Let me know if you have any questions
Comment 2 NASA JSC Aerolab 2022-11-16 16:47:56 MST
Thank you for your suggestion.

Our nodes are shared between three partitions. Most of our workflow uses default 4GB/core memory, but there are few workflow that requires more memory per core.
Will adding weight and a feature (largemem) cause any issue?

This way SLURM will fill up low memory nodes first and leave largemem nodes for workflow with more memory requirement.

Patrick.
Comment 3 Ben Glines 2022-11-17 09:26:14 MST
(In reply to NASA JSC Aerolab from comment #2)
> Will adding weight and a feature (largemem) cause any issue?

No, you shouldn't run into any problems. I just tested this personally and all you'll need to do is run `scontrol reconfigure` after adding the weights and features.
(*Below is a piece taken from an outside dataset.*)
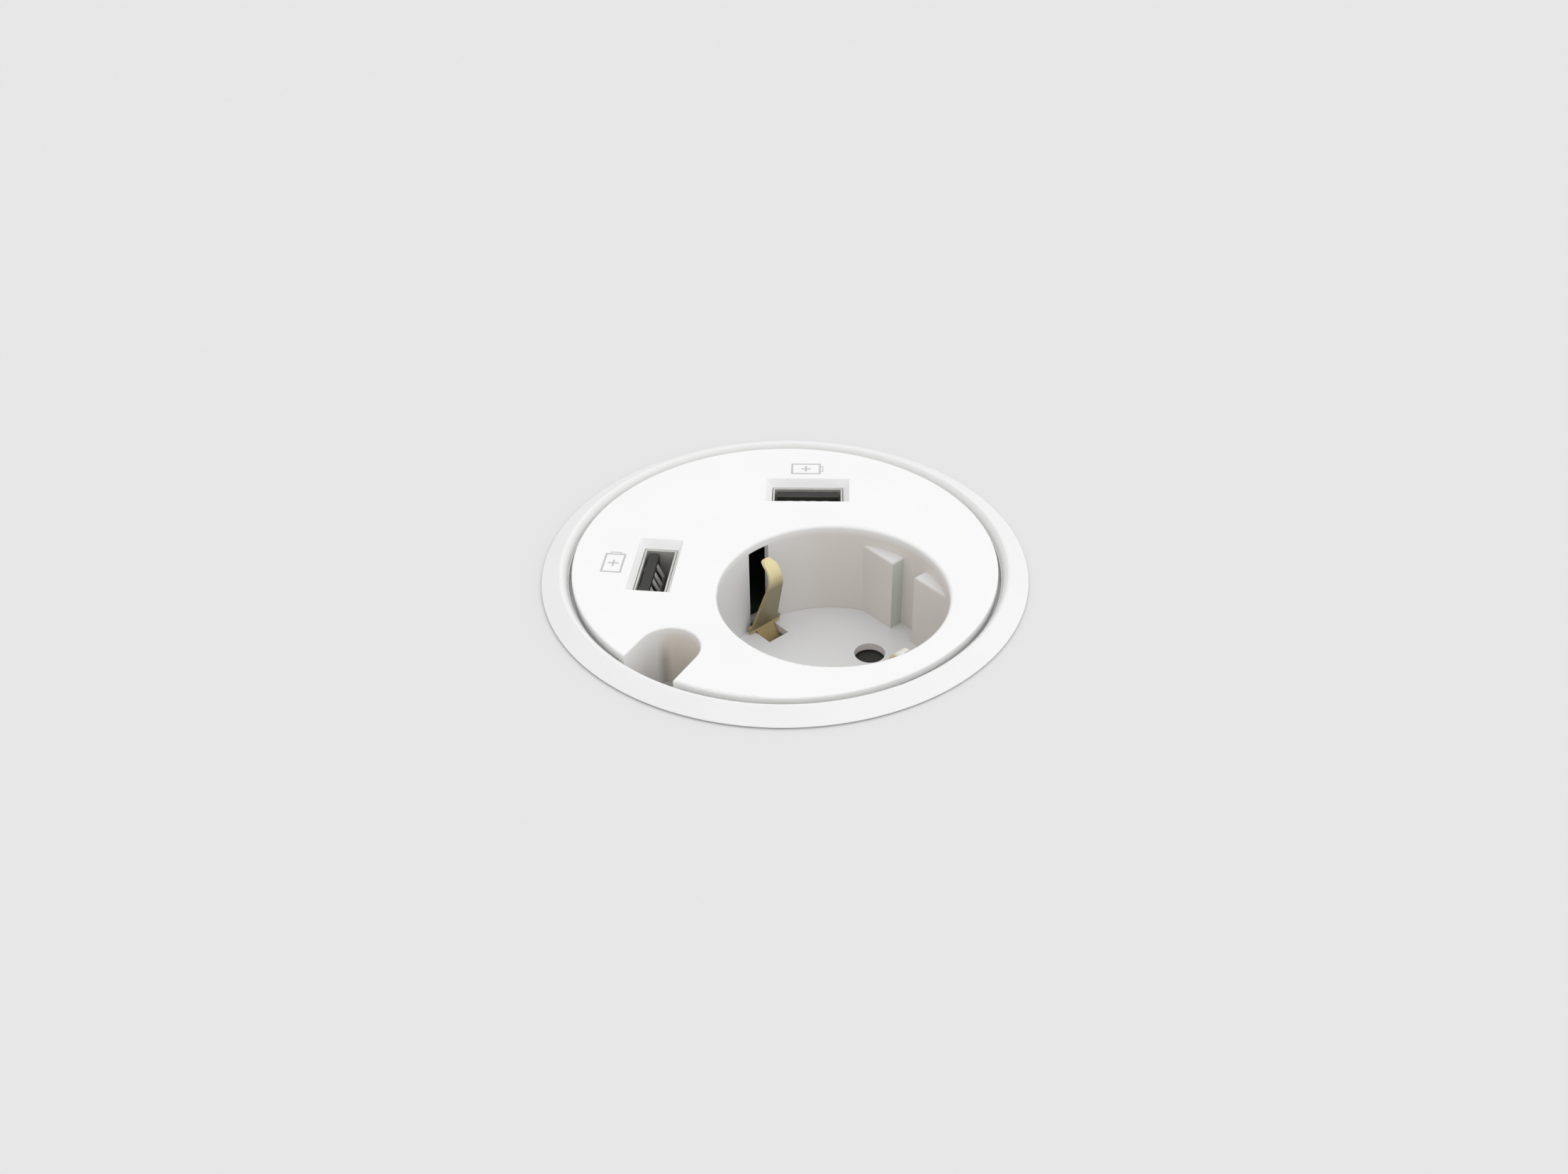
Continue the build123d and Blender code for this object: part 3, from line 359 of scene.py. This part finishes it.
def make_materials():
    """One material for each slot of the record, and one for the contacts in the charging ports."""
    return {
        "collar_plastic": collar_plastic(
            "collar_white",
            colour=(0.87, 0.87, 0.87),
            # painted shade on the slope inside the crest
            lip_shade=(0.80, 0.80, 0.79),
            roughness=0.36,
        ),
        "plate_plastic": plate_plastic(
            "plate_white",
            colour=(0.92, 0.92, 0.92),
            # painted shade on the recess wall, cool beside the rear clip and warm elsewhere, and on faces
            # that look up below the surface
            cool_recess_shade=(0.78, 0.785, 0.787),
            warm_recess_shade=(0.765, 0.715, 0.675),
            shade_facing_up=(0.78, 0.78, 0.78),
            # painted shade on the flanks of the plug guides
            guide_flank_shade=(0.63, 0.665, 0.615),
            # painted shade in the cable notch, with a streak of painted shadow
            notch={"warm_shade": (0.83, 0.775, 0.70), "cool_shade": (0.90, 0.90, 0.895), "shadow_streak": (0.58, 0.55, 0.49)},
            # painted shade on the side of the plate's rim
            side=(0.88, 0.87, 0.855),
            roughness=0.38,
        ),
        "floor_plastic": floor_plastic(
            "floor_white",
            colour=(0.775, 0.78, 0.78),
            # painted light on the upright edges of the holes
            lit_edge_colour=(0.95, 0.90, 0.87),
            roughness=0.36,
        ),
        "housing_plastic": moulded_plastic(
            "housing_white",
            colour=(0.82, 0.82, 0.81),
            roughness=0.5,
            **COARSE_GRAIN,
        ),
        "nut_plastic": moulded_plastic("nut_white", (0.80, 0.80, 0.79), roughness=0.5, **COARSE_GRAIN),
        "dark_plastic": moulded_plastic("carrier_dark", (0.030, 0.030, 0.026), roughness=0.5, mottle=0.006),
        "gasket_rubber": moulded_plastic("gasket_black", (0.03, 0.03, 0.03), roughness=0.75, mottle=0.008),
        "choke_black": moulded_plastic("choke_black", (0.03, 0.03, 0.03), roughness=0.6, mottle=0.008),
        "chip_black": moulded_plastic("chip_black", (0.025, 0.025, 0.028), roughness=0.55, mottle=0.006),
        "ferrite": moulded_plastic(
            "ferrite_grey",
            colour=(0.05, 0.05, 0.055),
            roughness=0.6,
            mottle=0.02,
            grain=900,
            depth=0.00004,
        ),
        "winding_tape": moulded_plastic("winding_yellow", (0.62, 0.42, 0.06), roughness=0.35, mottle=0.03),
        "can_aluminium": moulded_plastic("can_sleeve", (0.03, 0.04, 0.12), roughness=0.3, mottle=0.01),
        "fuse_glass": moulded_plastic("fuse_white", (0.72, 0.72, 0.70), roughness=0.25, mottle=0.02),
        "board_laminate": moulded_plastic(
            "board_green",
            colour=(0.012, 0.025, 0.014),
            roughness=0.5,
            mottle=0.004,
            grain=900,
            depth=0.00002,
        ),
        "live_brown": moulded_plastic("wire_brown", (0.12, 0.05, 0.025), roughness=0.4, mottle=0.01),
        "neutral_blue": moulded_plastic("wire_blue", (0.03, 0.10, 0.42), roughness=0.4, mottle=0.01),
        "earth_green_yellow": moulded_plastic(
            "wire_green_yellow",
            colour=(0.30, 0.42, 0.04),
            roughness=0.4,
            mottle=0.02,
        ),
        "clip_brass": spring_brass(
            "clip_brass",
            # painted shade where the clips face down, a painted highlight on the crown and a painted glint
            # on the front clip's top
            underside_shade=(0.28, 0.25, 0.15),
            level=(0.52, 0.40, 0.19),
            crown_highlight=(0.84, 0.74, 0.43),
            glint=(0.97, 0.95, 0.90),
            roughness=0.42,
            metallic=0.35,
        ),
        "contact_brass": rolled_metal("contact_brass", (0.62, 0.50, 0.26), roughness=0.32),
        "screw_steel": rolled_metal("screw_zinc", (0.62, 0.63, 0.66), roughness=0.3, stretch=(1, 1, 1)),
        "spring_steel": rolled_metal("spring_steel", (0.55, 0.55, 0.57), roughness=0.25, stretch=(1, 1, 1)),
        "shell_steel": rolled_metal("shell_nickel", (0.72, 0.71, 0.67), roughness=0.45, metallic=0.5),
        "port_contacts": rolled_metal("contact_nickel", (0.80, 0.79, 0.76), roughness=0.35, metallic=0.5),
    }


def dress_nodes(materials):
    """Gives every CAD node its material and smooth shading with crisp edges."""
    slots = {part["node"]: part["material_slot"] for part in frame["record"]["subparts"]}
    for side in ("left", "right"):
        slots["usb_contacts_" + side] = "port_contacts"
    for name, node in frame["nodes"].items():
        node.data.materials.clear()
        node.data.materials.append(materials[slots[name]])
        node.data.shade_smooth()
        node.data.set_sharp_from_angle(angle=SMOOTH_ANGLE)


def bar(build, place, centre, size):
    """Adds one thin printed bar to a mesh, lying just above the plate."""
    corners = []
    for z in (PLATE_TOP - INK_HEIGHT, PLATE_TOP + INK_HEIGHT):
        for x, y in ((-1, -1), (1, -1), (1, 1), (-1, 1)):
            spot = Vector((centre[0] + x * size[0] / 2, centre[1] + y * size[1] / 2, 0))
            corners.append(build.verts.new(place @ spot + Vector((0, 0, z))))
    for face in ((3, 2, 1, 0), (4, 5, 6, 7), (0, 1, 5, 4), (1, 2, 6, 5), (2, 3, 7, 6), (3, 0, 4, 7)):
        build.faces.new([corners[i] for i in face])


def charge_mark(name, x, y, turn, ink):
    """A printed battery outline with a plus in it and its pole towards its own +X."""
    place = Matrix.Translation((x, y, 0)) @ Matrix.Rotation(math.radians(turn), 4, "Z")
    build = bmesh.new()
    long_side = MARK_LENGTH / 2 - INK_LINE / 2
    short_side = MARK_WIDTH / 2 - INK_LINE / 2
    for side in (-1, 1):
        bar(build, place, (0, side * short_side), (MARK_LENGTH, INK_LINE))
        bar(build, place, (side * long_side, 0), (INK_LINE, MARK_WIDTH - 2 * INK_LINE))
    nub_end = MARK_LENGTH / 2 + MARK_NUB_LENGTH - MARK_NUB_LINE / 2
    nub_side = MARK_NUB_WIDTH / 2 - MARK_NUB_LINE / 2
    nub_flank = MARK_NUB_LENGTH - MARK_NUB_LINE
    bar(build, place, (nub_end, 0), (MARK_NUB_LINE, MARK_NUB_WIDTH))
    for side in (-1, 1):
        bar(build, place, (MARK_LENGTH / 2 + nub_flank / 2, side * nub_side), (nub_flank, MARK_NUB_LINE))
    bar(build, place, (0, 0), (MARK_PLUS, INK_LINE))
    for side in (-1, 1):
        bar(build, place, (0, side * (MARK_PLUS + INK_LINE) / 4), (INK_LINE, (MARK_PLUS - INK_LINE) / 2))
    mesh = bpy.data.meshes.new(name)
    build.to_mesh(mesh)
    build.free()
    mesh.materials.append(ink)
    mark = bpy.data.objects.new(name, mesh)
    bpy.context.scene.collection.objects.link(mark)
    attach(mark, "insert")


def make_marks():
    ink = moulded_plastic("print_grey", (0.55, 0.55, 0.55), roughness=0.6, mottle=0.02)
    for name, (x, y, turn) in MARKS.items():
        charge_mark(name, x, y, turn, ink)


def make_camera():
    data = bpy.data.cameras.new("camera")
    data.lens = CAMERA_LENS_MM
    data.sensor_width = CAMERA_SENSOR_MM
    data.clip_start, data.clip_end = CAMERA_CLIP
    camera = bpy.data.objects.new("camera", data)
    bpy.context.scene.collection.objects.link(camera)
    camera.rotation_mode = "QUATERNION"
    camera.location = CAMERA_PLACE
    aim = (CAMERA_TARGET - CAMERA_PLACE).to_track_quat("-Z", "Y")
    camera.rotation_quaternion = aim @ Matrix.Rotation(CAMERA_ROLL, 4, "Z").to_quaternion()
    bpy.context.scene.camera = camera


def make_desk():
    """A thin round piece of desk surface with the hole that the collar stands in."""
    mesh = bpy.data.meshes.new("desk")
    build = bmesh.new()
    angles = [2 * math.pi * step / DESK_STEPS for step in range(DESK_STEPS)]
    outline = (
        (DESK_HOLE_RADIUS, 0),
        (DESK_RADIUS, 0),
        (DESK_RADIUS, -DESK_SHEET),
        (DESK_HOLE_RADIUS, -DESK_SHEET),
    )
    rings = []
    for radius, z in outline:
        rings.append([build.verts.new((radius * math.cos(a), radius * math.sin(a), z)) for a in angles])
    for first, second in zip(rings, rings[1:] + rings[:1]):
        for step in range(DESK_STEPS):
            after = (step + 1) % DESK_STEPS
            build.faces.new((first[step], second[step], second[after], first[after]))
    bmesh.ops.recalc_face_normals(build, faces=build.faces)
    build.to_mesh(mesh)
    build.free()
    desk = bpy.data.objects.new("desk", mesh)
    bpy.context.scene.collection.objects.link(desk)
    material, _, _, shader = new_material("desk_grey")
    shader.inputs["Base Color"].default_value = (DESK_TONE, DESK_TONE, DESK_TONE, 1)
    shader.inputs["Roughness"].default_value = DESK_ROUGHNESS
    shader.inputs["Specular IOR Level"].default_value = 0.0
    mesh.materials.append(material)


def make_world():
    """A soft sky that is brighter overhead and shows as the pale background colour."""
    world = bpy.data.worlds.new("studio")
    bpy.context.scene.world = world
    world.use_nodes = True
    nodes, links = world.node_tree.nodes, world.node_tree.links
    nodes.clear()
    overhead = combine(nodes, links, "MAXIMUM", along(nodes, links, "Generated", SKY_LEAN), 0.0)
    bright = combine(nodes, links, "POWER", overhead, SKY_POWER)
    light = nodes.new("ShaderNodeBackground")
    light.inputs["Color"].default_value = (1, 1, 1, 1)
    links.new(range_node(nodes, links, bright, SKY_LOW, SKY_HIGH), light.inputs["Strength"])
    shown = nodes.new("ShaderNodeBackground")
    shown.inputs["Color"].default_value = (BACKGROUND, BACKGROUND, BACKGROUND, 1)
    path = nodes.new("ShaderNodeLightPath")
    seen = path.outputs["Is Camera Ray"]
    for ray in ("Is Glossy Ray", "Is Transmission Ray"):
        seen = combine(nodes, links, "MAXIMUM", seen, path.outputs[ray])
    mix = nodes.new("ShaderNodeMixShader")
    out = nodes.new("ShaderNodeOutputWorld")
    links.new(seen, mix.inputs["Fac"])
    links.new(light.outputs["Background"], mix.inputs[1])
    links.new(shown.outputs["Background"], mix.inputs[2])
    links.new(mix.outputs["Shader"], out.inputs["Surface"])


make_camera()
make_world()
make_desk()
dress_nodes(make_materials())
make_marks()
bpy.context.scene.view_settings.view_transform = "Standard"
> This way SLURM will fill up low memory nodes first and leave largemem nodes
> for workflow with more memory requirement.

Yes, this is correct. Although just to be clear, even jobs without memory requirements will run on the "largemem" nodes if all other low memory nodes (lower weight) are filled up.
Comment 4 NASA JSC Aerolab 2022-11-17 09:41:28 MST
Ben,
Thanks for testing, and yes we are alright if jobs without/low memory requirements run on the largemem nodes once the low memory nodes are filled up.
Comment 5 Ben Glines 2022-11-17 09:48:44 MST
Okay sounds good! I'll close this bug now, but feel free to reopen if you have question related to what we talked about.